The 2020 NBA Draft is fast approaching, and former Syracuse basketball wing Elijah Hughes is going to get selected.
At this point, it’s really a question of where former Syracuse basketball star Elijah Hughes is chosen in the upcoming NBA Draft, not if he is going to get picked.
Nothing is ever a guarantee until draft night, I concede that, however, all signs seem to indicate that the 6-foot-6 Hughes will hear his name called. Analysts and recent mock drafts suggest that Hughes is likely to get selected in either the late first round or in the early/middle part of the second round.
To that end, NBA Draft analyst and former pro agent Matt Babcock of Babcock Hoops has updated his mock-draft board, with Hughes going at No. 23 in the first round to the Utah Jazz.

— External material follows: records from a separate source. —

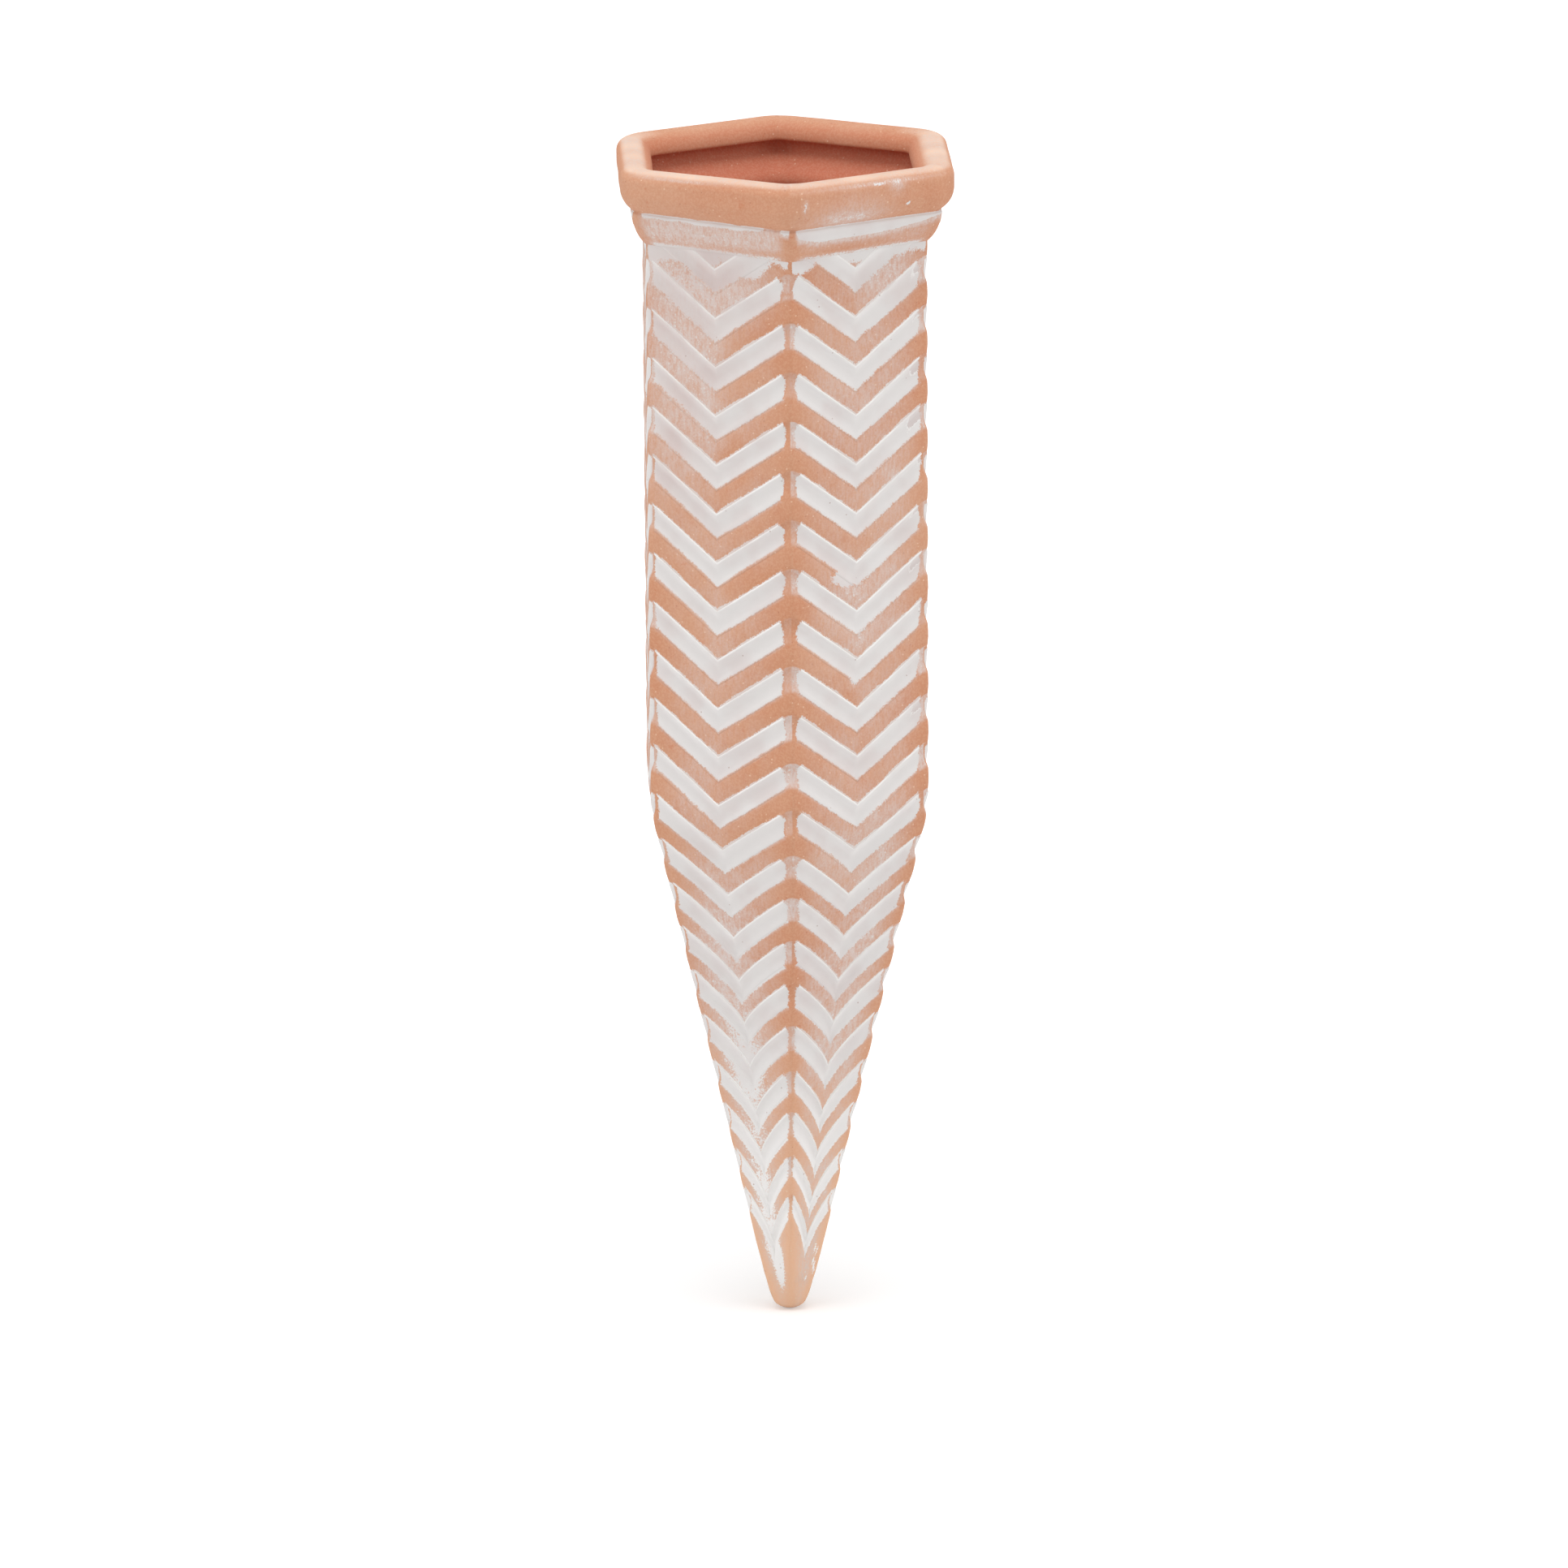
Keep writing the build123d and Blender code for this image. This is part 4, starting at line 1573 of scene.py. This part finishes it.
def rubbed_wear() -> Wear:
    """Wear of the wash on all six sides, the two in the photograph as they are there.

    Returns:
        The wear, side by side.
    """
    return Wear({
        Side.ONE: (
            Smear(4.0, 150.0, 4.0, 10.0, haze=0.5, thin=0.4),
            Smear(-3.0, 96.0, 2.4, 2.0, paint=1.1, haze=0.5),
            Smear(1.0, 34.0, 2.4, 9.0, paint=0.4, haze=0.5),
            Smear(-2.0, 178.6, 7.0, 0.5, paint=0.4, haze=0.5),
        ),
        Side.TWO: (
            Smear(-7.0, 156.0, 6.0, 9.0, haze=0.7, thin=0.6),
            Smear(2.0, 127.0, 2.0, 1.4, paint=1.2, haze=0.4),
            Smear(-1.5, 58.0, 3.0, 12.0, paint=0.3, haze=0.5),
        ),
        Side.THREE: (
            Smear(6.0, 140.0, 5.0, 12.0, haze=0.6, thin=0.5),
            Smear(-1.0, 88.0, 1.4, 1.6, paint=1.1, haze=0.4),
            Smear(0.5, 24.0, 2.0, 7.0, paint=0.6, haze=0.5),
            Smear(5.0, 178.5, 5.0, 0.5, paint=0.45, haze=0.5),
        ),
        Side.FOUR: (
            Smear(-5.0, 162.0, 6.0, 6.0, haze=0.6, thin=0.4),
            Smear(1.5, 106.0, 2.0, 1.5, paint=1.2, haze=0.5),
            Smear(0.0, 46.0, 3.0, 11.0, paint=0.35, haze=0.5),
            Smear(0.2, 9.0, 0.8, 4.0, paint=1.0),
        ),
        Side.FIVE: (
            Smear(-4.5, 163.5, 9.0, 6.0, paint=0.42, haze=0.95, thin=0.75),
            Smear(-6.5, 154.0, 6.0, 9.0, haze=0.75, thin=0.7),
            Smear(-8.0, 140.0, 5.0, 11.0, haze=0.5, thin=0.5),
            Smear(-2.0, 146.0, 2.2, 11.0, haze=0.6, thin=0.2),
            Smear(-0.6, 120.0, 1.6, 10.0, haze=0.2),
            Smear(3.0, 163.0, 6.0, 3.4, lean=30.0, haze=0.6),
            Smear(-2.4, 58.0, 4.8, 14.0, paint=0.28, haze=0.95),
            Smear(-0.9, 41.0, 3.6, 8.0, paint=0.8, haze=0.7),
            Smear(-0.9, 28.0, 2.9, 7.0, paint=0.42, haze=0.8),
            Smear(-0.4, 19.0, 2.0, 6.0, paint=0.62, haze=0.9),
            Smear(-0.5, 12.0, 1.2, 4.0, paint=0.6, haze=0.8),
            Smear(0.55, 8.2, 0.85, 4.6, paint=1.15, haze=0.6),
            Smear(-5.0, 179.35, 7.5, 0.18, paint=0.45, haze=0.5),
        ),
        Side.SIX: (
            Smear(-1.9, 119.2, 3.0, 1.5, paint=1.3),
            Smear(-1.9, 116.6, 3.0, 1.6, paint=0.15, haze=0.75),
            Smear(0.0, 111.7, 1.1, 1.5, paint=1.0),
            Smear(-0.2, 109.3, 1.8, 1.6, paint=0.1, haze=0.6),
            Smear(-1.1, 103.0, 0.8, 0.9, paint=0.8, haze=0.5),
            Smear(0.5, 50.0, 4.0, 22.0, haze=0.1),
            Smear(1.7, 10.4, 0.5, 0.9, paint=0.8),
            Smear(1.6, 7.4, 0.4, 1.4, lean=15.0, paint=0.9),
            Smear(0.4, 5.5, 0.3, 0.4, paint=0.9),
            Smear(4.5, 164.5, 6.0, 3.6, lean=25.0, paint=0.3, haze=0.8),
            Smear(0.5, 179.1, 11.0, 0.3, paint=0.38, haze=0.5),
            Smear(-11.8, 177.0, 0.4, 0.9, paint=0.65, haze=0.4),
            Smear(1.2, 178.9, 0.9, 0.22, paint=0.75),
            Smear(4.2, 178.5, 1.2, 0.8, paint=0.36, haze=0.7),
            Smear(6.1, 175.6, 0.6, 0.28, lean=25.0, paint=0.9),
            Smear(-4.0, 174.4, 5.5, 1.2, paint=0.4, haze=0.8),
            Smear(-3.0, 176.0, 6.0, 2.0, haze=0.28),
        ),
    })


def crease_wash() -> tuple[NeckWash, ...]:
    """Wash in the crease under the rim.

    Returns:
        The wash of each side.
    """
    wedge = (
        (-12.6, -11.6, -8.0, 0.0, 5.0, 9.0, 12.5),
        (0.1, 1.3, 2.0, 1.9, 1.7, 1.15, 0.6),
        (0.0, 1.4, 1.6, 1.5, 1.3, 1.1, 0.7),
    )
    thread = (
        (-12.0, -11.0, -7.0, -5.0, -1.0, 4.0, 8.4, 9.4, 11.4, 11.8, 12.8, 13.0),
        (0.3, 0.45, 0.55, 0.4, 0.6, 0.55, 0.4, 0.0, 0.0, 0.5, 0.5, 0.0),
        (0.0, 1.0, 1.4, 0.9, 1.6, 1.6, 1.3, 0.0, 0.0, 1.3, 1.3, 0.0),
    )
    mirrored = (tuple(-u for u in reversed(wedge[0])), wedge[1][::-1], wedge[2][::-1])
    return (
        NeckWash(Side.ONE, *mirrored, soft=1.3, haze=0.4),
        NeckWash(Side.TWO, *thread, soft=0.5, haze=0.5),
        NeckWash(Side.THREE, *wedge, soft=1.3, haze=0.35),
        NeckWash(Side.FOUR, *thread, soft=0.5, haze=0.5),
        NeckWash(Side.FIVE, *thread, soft=0.9, haze=0.75),
        NeckWash(Side.SIX, *wedge, soft=1.4, haze=0.3),
    )


def main() -> None:
    """Build the shaft, the crown, their wash and the studio."""
    wear = rubbed_wear()
    finish = ClayAndWash()
    clay = finish.material("terracotta", 0.86, 0.5)
    wash = finish.material("whitewash", 0.8, 0.35)
    Shaft(Form(), wear).build(clay, wash)
    Crown(wear, crease_wash()).build(clay, wash)
    Studio().build()


if __name__ == "__main__":
    main()
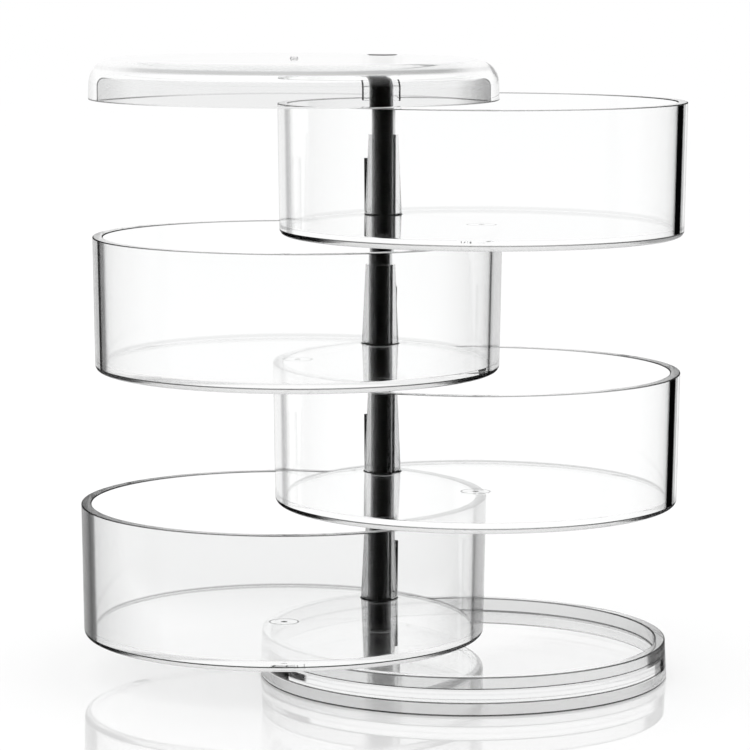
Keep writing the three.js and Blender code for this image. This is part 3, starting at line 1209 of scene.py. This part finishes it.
world = bpy.data.worlds.new("white_studio")
bpy.context.scene.world = world
sky = Graph(world)
upwards = sky.value("ShaderNodeSeparateXYZ", "Z", inputs={
    "Vector": sky.node("ShaderNodeTexCoord").outputs["Generated"],
})
dome = sky.slope(upwards, 0.25, 0.9, 1.0, ZENITH)
direct = sky.ray("Camera")
mirrored = sky.ray("Glossy").most(sky.ray("Transmission"))
strength = direct + (1 - direct) * (mirrored * dome + (1 - mirrored) * WORLD_LIGHT)
background = sky.node("ShaderNodeBackground", inputs={"Color": WHITE, "Strength": strength})
sky.show(background.outputs[0])
print("world:", world.name)

# %% A broad soft lamp overhead
LAMP_SIZE = 1.5
LAMP_WATTS = 2.5
LAMP_PLACE = Vector((-0.3, -0.3, 1.2))

lamp = bpy.data.objects.new("soft_overhead", bpy.data.lights.new("soft_overhead", "AREA"))
lamp.data.shape = "SQUARE"
lamp.data.size = LAMP_SIZE
lamp.data.energy = LAMP_WATTS
lamp.location = LAMP_PLACE
lamp.rotation_euler = LAMP_PLACE.to_track_quat("Z", "Y").to_euler()
lamp.visible_glossy = False
lamp.visible_transmission = False
bpy.context.scene.collection.objects.link(lamp)
print("lamp at", tuple(round(c, 2) for c in lamp.location))

# %% [markdown]
# ## Camera
# The camera stands where the photograph was taken from: far off with a long lens, a little above
# the top tray, looking slightly down. Its place and lens come from a fit to the rims of the trays
# and the base, whose round shape is known.

# %% The camera
PITCH = 7.238
ROLL = 0.169
LENS_PIXELS = 3347.4
PICTURE = 750
SENSOR = 36
CAMERA_PLACE = (-1.62 * MM, -849.45 * MM, 177.66 * MM)

camera = bpy.data.objects.new("camera", bpy.data.cameras.new("camera"))
camera.data.sensor_width = SENSOR
camera.data.lens = LENS_PIXELS * SENSOR / PICTURE
camera.location = CAMERA_PLACE
pitched = Matrix.Rotation(math.radians(90 - PITCH), 4, "X")
tilt = pitched @ Matrix.Rotation(math.radians(ROLL), 4, "Z")
camera.rotation_euler = tilt.to_euler()
bpy.context.scene.collection.objects.link(camera)
bpy.context.scene.camera = camera
print("lens", round(camera.data.lens, 1), "mm")

# %% [markdown]
# Light that goes through four trays and a lid crosses dozens of clear surfaces. With the usual
# limits it would be cut off and leave black spots, so it is followed much further here.

# %% How the light is followed
LONG_WAY = 128

scene = bpy.context.scene
scene.view_settings.view_transform = "Standard"
scene.cycles.max_bounces = LONG_WAY
scene.cycles.transmission_bounces = LONG_WAY
scene.cycles.glossy_bounces = LONG_WAY
scene.cycles.transparent_max_bounces = 64
print("bounces:", scene.cycles.max_bounces)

The Orange has some recent history with Utah. During the 2017 NBA Draft, the Jazz picked former ‘Cuse player Tyler Lydon, a power forward, with the No. 24 selection in the first round, although Utah then traded him to the Denver Nuggets in a draft-night deal.
The 2020 NBA Draft, by the way, is slated to occur on Wednesday, Nov. 18, and will air on ESPN, although NBA officials have said that the “date remains subject to change as circumstances warrant” given the novel coronavirus pandemic, according to an NBA press release from mid-September.
Former Syracuse basketball player Elijah Hughes is projected as a first-round selection in a new mock NBA Draft.
Hughes left the Orange after his redshirt junior campaign, one in which he led the Atlantic Coast Conference in scoring during the 2019-20 stanza.
A native of Beacon, N.Y., Hughes averaged 19.0 points, 4.9 rebounds and 3.4 assists per contest a stanza ago, while connecting on 42.6 percent from the field, 34.1 percent from beyond the arc, and 81.3 percent from the charity stripe.
Although ‘Cuse opponents would often put their premier defender on Hughes, a shooting guard/small forward, he still managed to produce one of the best all-around terms on the Hill for the Syracuse basketball program in recent memory.
The Jazz, we should note, is a solid NBA team. During the 2020 playoffs, in which the Los Angeles Lakers captured the league’s championship, Utah fell in a first-round series that went seven games to Denver. The Jazz had earned the No. 6 seed in the Western Conference after going 44-28 in the regular season.